This Is Why Tomato Juice Tastes Better on Planes
Even if you normally don't like it, your taste buds will thank you mid-flight.
What’s the deal with airline food, amiright? Do they give out those tiny bags of nasty peanuts just to make us feel like giants?
Don’t worry, this won’t turn into a poor attempt at a Seinfeld parody, but the airplane food joke that so many comedians turn to in moments of desperation does have some truth to it. We all know that the food served on planes is far from—and probably the exact opposite of—culinary excellence, and that there’s also a less-known reason to never eat food on planes.
What many don’t know is the science behind why most airline food tastes bad—and why some foods, like tomato juice, actually taste better when served in the air.

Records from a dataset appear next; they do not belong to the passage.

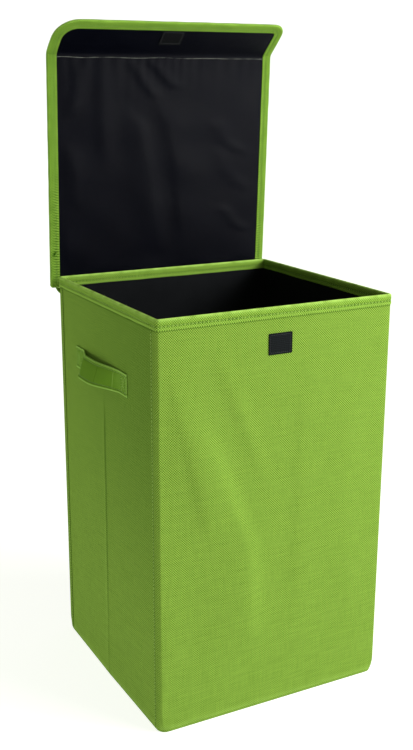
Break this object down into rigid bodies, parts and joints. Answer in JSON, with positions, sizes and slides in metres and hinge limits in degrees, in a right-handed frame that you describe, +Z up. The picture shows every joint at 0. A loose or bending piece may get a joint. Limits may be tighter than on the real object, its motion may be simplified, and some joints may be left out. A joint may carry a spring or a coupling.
{
  "type": "laundry hamper with lid",
  "caption": "Tall square folding fabric hamper with stiffened walls that fold inwards, side strap handles, a loose base board and a hinged lid with a front closing flap.",
  "frame": {"origin": "centre of the footprint, on the floor", "axes": "+Z up; -Y is the front, with the closure patch; the lid hinges along the back wall, at +Y; -X is the left side"},
  "size_m": [0.392, 0.3485, 0.9149],
  "materials": {
    "cover": "lime green linen-look woven polyester, matt",
    "binding": "lime green woven edge tape with a row of lock stitching",
    "lining": "near-black nylon with a faint satin sheen",
    "base_wrap": "stiff board wrapped in the same black nylon",
    "board": "plain grey-brown stiff board, sealed between the fabrics",
    "webbing": "lime green folded self-fabric strap with edge stitching",
    "patch": "black hook-and-loop tape"
  },
  "bodies": {
    "back_wall": {"back_cover": "cover", "back_board": "board", "back_lining": "lining", "back_rim_binding": "binding", "rear_left_corner_tape": "cover", "rear_right_corner_tape": "cover", "lid_hinge_tape": "binding", "bottom_fabric": "cover", "bottom_hem": "cover"},
    "left_rear_side": {"left_rear_cover": "cover", "left_rear_board": "board", "left_rear_lining": "lining", "left_rear_rim_binding": "binding", "left_handle_rear": "webbing"},
    "left_front_side": {"left_front_cover": "cover", "left_front_board": "board", "left_front_lining": "lining", "left_front_rim_binding": "binding", "left_handle_front": "webbing"},
    "right_rear_side": {"right_rear_cover": "cover", "right_rear_board": "board", "right_rear_lining": "lining", "right_rear_rim_binding": "binding", "right_handle_rear": "webbing"},
    "right_front_side": {"right_front_cover": "cover", "right_front_board": "board", "right_front_lining": "lining", "right_front_rim_binding": "binding", "right_handle_front": "webbing"},
    "front_wall": {"front_cover": "cover", "front_board": "board", "front_lining": "lining", "front_rim_binding": "binding", "front_left_corner_tape": "cover", "closure_loop_patch": "patch"},
    "front_right_seam": {"front_right_corner_tape": "cover"},
    "base": {"base_board": "base_wrap"},
    "lid": {"lid_spine": "cover", "lid_cover": "cover", "lid_board": "board", "lid_lining": "lining", "lid_binding": "binding"},
    "flap": {"flap_cover": "cover", "flap_board": "board", "flap_lining": "lining", "flap_binding": "binding", "closure_hook_patch": "patch"}
  },
  "joints": [
    {"name": "left_side_fold", "type": "hinge", "parent": "back_wall", "child": "left_rear_side", "pos_m": [-0.1707, 0.1552, 0], "axis": [0, 0, 1], "range_deg": [0, 87]},
    {"name": "left_middle_fold", "type": "hinge", "parent": "left_rear_side", "child": "left_front_side", "pos_m": [-0.176, 0, 0], "axis": [0, 0, 1], "range_deg": [-174, 0], "deforming": ["left_handle_rear", "left_handle_front"]},
    {"name": "front_left_corner_fold", "type": "hinge", "parent": "left_front_side", "child": "front_wall", "pos_m": [-0.1707, -0.1552, 0], "axis": [0, 0, 1], "range_deg": [0, 87]},
    {"name": "right_side_fold", "type": "hinge", "parent": "back_wall", "child": "right_rear_side", "pos_m": [0.1707, 0.1552, 0], "axis": [0, 0, 1], "range_deg": [-87, 0]},
    {"name": "right_middle_fold", "type": "hinge", "parent": "right_rear_side", "child": "right_front_side", "pos_m": [0.176, 0, 0], "axis": [0, 0, 1], "range_deg": [0, 174], "deforming": ["right_handle_rear", "right_handle_front"]},
    {"name": "front_right_corner_fold", "type": "hinge", "parent": "right_front_side", "child": "front_right_seam", "pos_m": [0.1707, -0.1552, 0], "axis": [0, 0, 1], "range_deg": [-87, 0]},
    {"name": "base_tip_up", "type": "hinge", "parent": "back_wall", "child": "base", "pos_m": [0, 0.159, 0.0036], "axis": [-1, 0, 0], "range_deg": [0, 90]},
    {"name": "lid_swing", "type": "hinge", "parent": "back_wall", "child": "lid", "pos_m": [0, 0.16135, 0.5426], "axis": [1, 0, 0], "range_deg": [0, 87.5], "deforming": ["lid_spine"]},
    {"name": "flap_crease", "type": "hinge", "parent": "lid", "child": "flap", "pos_m": [0, 0.16497, 0.87012], "axis": [1, 0, 0], "range_deg": [-45, 45]}
  ],
  "couplings": [
    {"joint": "left_middle_fold", "follows": "left_side_fold", "ratio": -2},
    {"joint": "front_left_corner_fold", "follows": "left_side_fold", "ratio": 1},
    {"joint": "right_side_fold", "follows": "left_side_fold", "ratio": -1},
    {"joint": "right_middle_fold", "follows": "left_side_fold", "ratio": 2},
    {"joint": "front_right_corner_fold", "follows": "left_side_fold", "ratio": -1}
  ]
}
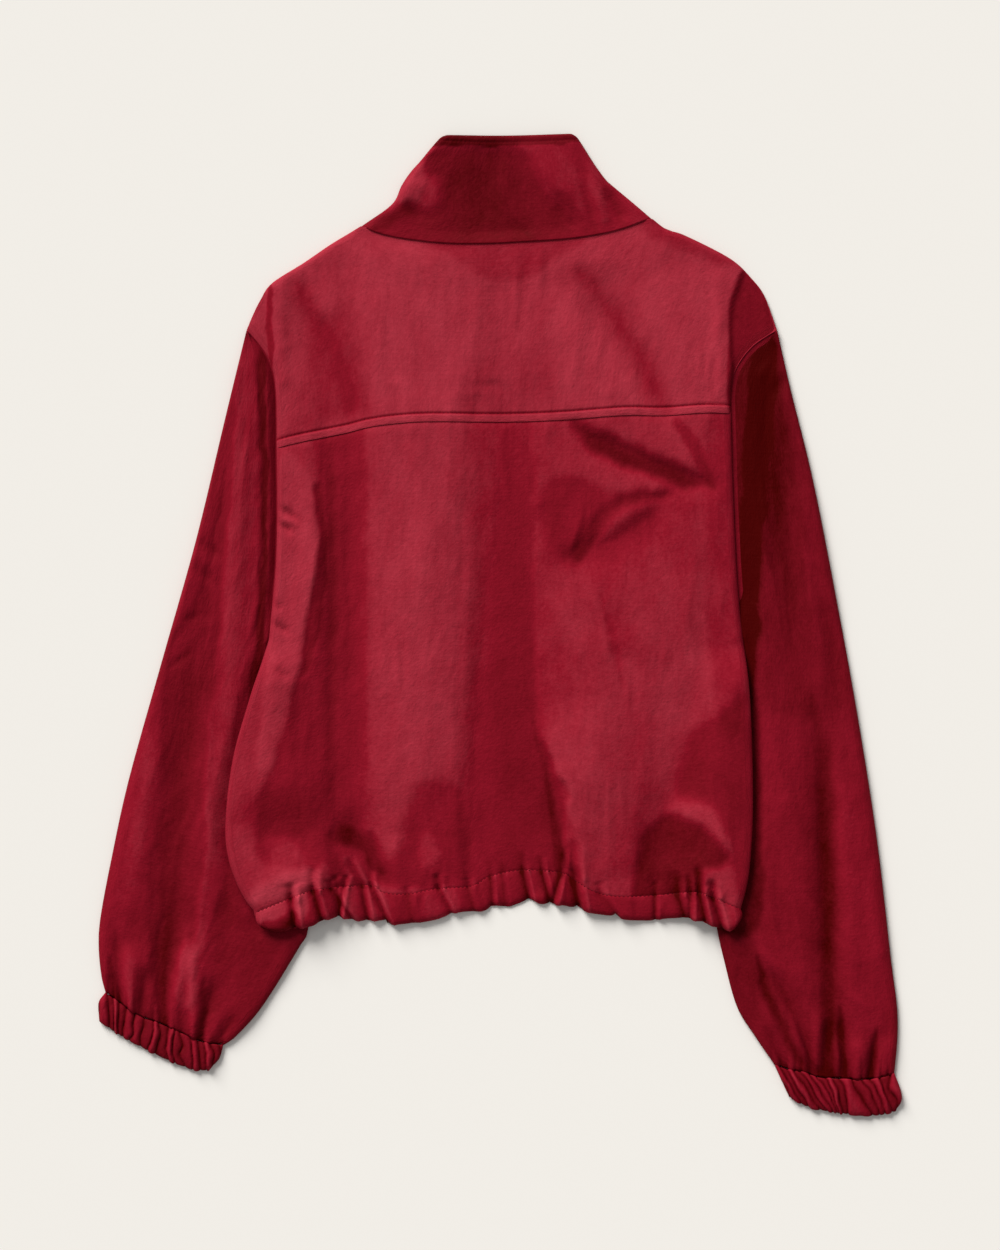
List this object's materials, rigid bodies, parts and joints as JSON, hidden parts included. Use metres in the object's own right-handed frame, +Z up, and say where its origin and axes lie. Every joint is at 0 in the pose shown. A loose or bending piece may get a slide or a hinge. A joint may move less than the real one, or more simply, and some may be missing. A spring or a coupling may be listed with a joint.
{
  "type": "bomber jacket",
  "caption": "Cropped bomber jacket laid flat on its front: stand collar, back yoke, dropped shoulders, full sleeves, gathered elastic cuffs and hem, and a full front zip.",
  "frame": {"origin": "centre of the whole jacket's bounding box, on the surface that it lies on", "axes": "+X towards the right sleeve as the back is seen, +Y from the hem to the collar, +Z up out of the back"},
  "size_m": [0.6267, 0.7672, 0.0137],
  "materials": {
    "shell_cloth": "crisp matte-satin plain weave with a fine crinkle, crimson",
    "zip_tape": "woven tape, dark crimson",
    "zip_metal": "satin, dark crimson"
  },
  "bodies": {
    "root": {"back_yoke": "shell_cloth", "back_panel": "shell_cloth", "front_left": "shell_cloth", "front_right": "shell_cloth", "sleeve_left": "shell_cloth", "sleeve_right": "shell_cloth", "cuff_left": "shell_cloth", "cuff_right": "shell_cloth", "hem_casing": "shell_cloth", "collar": "shell_cloth", "zip_tape_left": "zip_tape", "zip_tape_right": "zip_tape", "zip_slider": "zip_metal"}
  },
  "joints": []
}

As Southern Living reported, your senses of taste and smell don’t work as effectively on airplanes because of the low humidity. Once the plane is thousands of feet in the air, the cabin pressure causes those senses to change even more. The dry cabin air messes with our odor receptors, and since things taste differently when our sense of smell is impaired—think about eating when you have a cold—food tastes blander on a plane than it does on the ground.
That same principle is what makes tomato juice taste better in the air. Its normally earthy flavor is altered by the altitude and turns sweet and fruity. Plus, tomatoes are known for their savory umami flavor, which doesn’t change with altitude and becomes more pronounced when the fruit’s other flavors are dulled.